The non-profit hospitals in the present context cater largely to the middle classes who are the main source of revenue. With expansion of the health insurance market the middle class is able to access these services which would be otherwise difficult even for them. The poor on the other hand have to prove that they deserve free care and a small proportion then get access to what is termed “free” but which would invariably have hidden costs.

Changing Roles and Authority
A hospital like any other institution provides means of orientation to a large number of actors. Although the hospital has an administrative structure, there are many power centres that are now present. There is a governing body of administrators, body of management, and a non-profit has a separate board of trustees. The actors involved with these systems of authority are a mix of doctors and non-clinical management and administrative staff. 

The medical profession remains relatively autonomous and subject to few non-medical regulations; this situation arises because the doctor is not the employee of the hospital but a consultant who utilises the facilities available within the hospital like a guest. But there is an apparent pressure on them to generate revenue for the hospital and the management keeps a check on this.

Changing Values
The increase in utilisation of these hospitals by the middle classes, combined with changing values in society, marked by consumerism and a change in perceptions, in notions of “quality”, have led to the transformation of charitable hospitals. The values and aspirations of a consumer in a market economy are no different from the medical professional who also comes from the same section of the society. 

Both together put demands on various institutional forms and give shape to a new culture of medical practice. The commercialisation of medical care has changed the character of several old charitable hospitals in Delhi. Hospitals that came up post-Independence like Moolchand, Jessa Ram, B L Kapoor, Sir Ganga Ram, each have their individual stories of transformation. They would all have gone through conflicts in the process and would have questioned the values of the past with those of the present.

The dismissal of doctors for not making enough money for a hospital is a consequence of the changing character of the non-profit institution. It is important to understand the changes in a hospital like St Stephens in this context because this is an institution that has struggled to retain its charitable character. From a public health point of view it demands attention on how commercialisation of medical care has put pressures on doctors to behave in a way that orients them towards generating more revenue and distances them from the act of care that would be informed by rational practice. 

As there is blurring of boundaries between the for-profit and the non-profit, can the non-profit hospital still retain a distinct space from the for-profit sector in these times? This leaves us with many questions that need to be addressed by policymakers, public health professionals, promoters of institutions and the medical profession who must define the larger vision, motives and values of these institutions.

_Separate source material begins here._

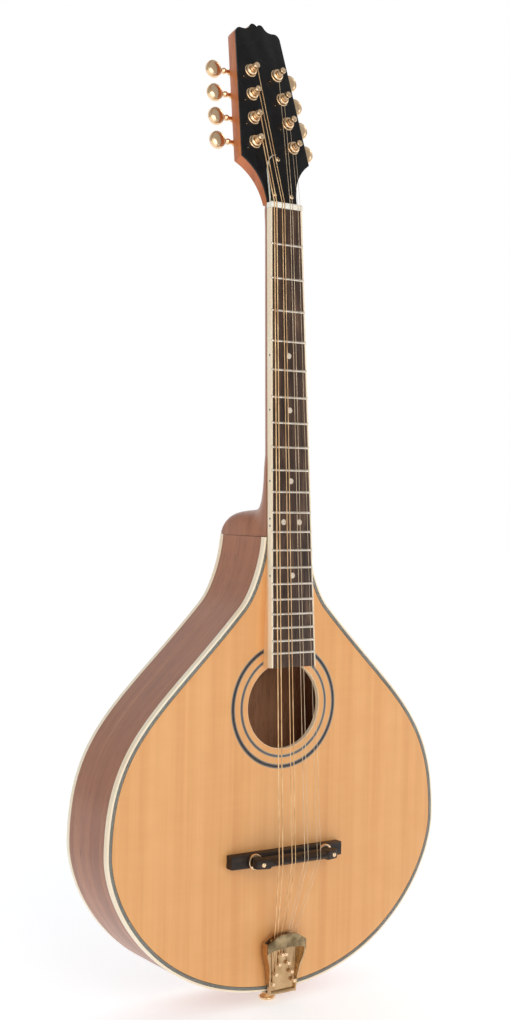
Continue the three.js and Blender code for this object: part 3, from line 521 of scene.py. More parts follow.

Following the dismissal of the doctors by the management of St Stephen’s, a group of concerned individuals comprising activists and academics came together to form the “Friends of St Stephen’s”. They have raised concerns about the commercialisation of services, lack of space for the poor in the hospital who were being turned away and loss of democratic space with power concentrated in hands of mainly the director and the board. 

The group constituted a citizen’s fact-finding team to conduct a preliminary investigation in the matter. In October 2013, in an open letter to St Stephen’s, the team requested St Stephen’s to appreciate the need for greater transparency and accountability and to allow them to interview senior doctors and to gain access to relevant documents. There have been no further developments after these efforts.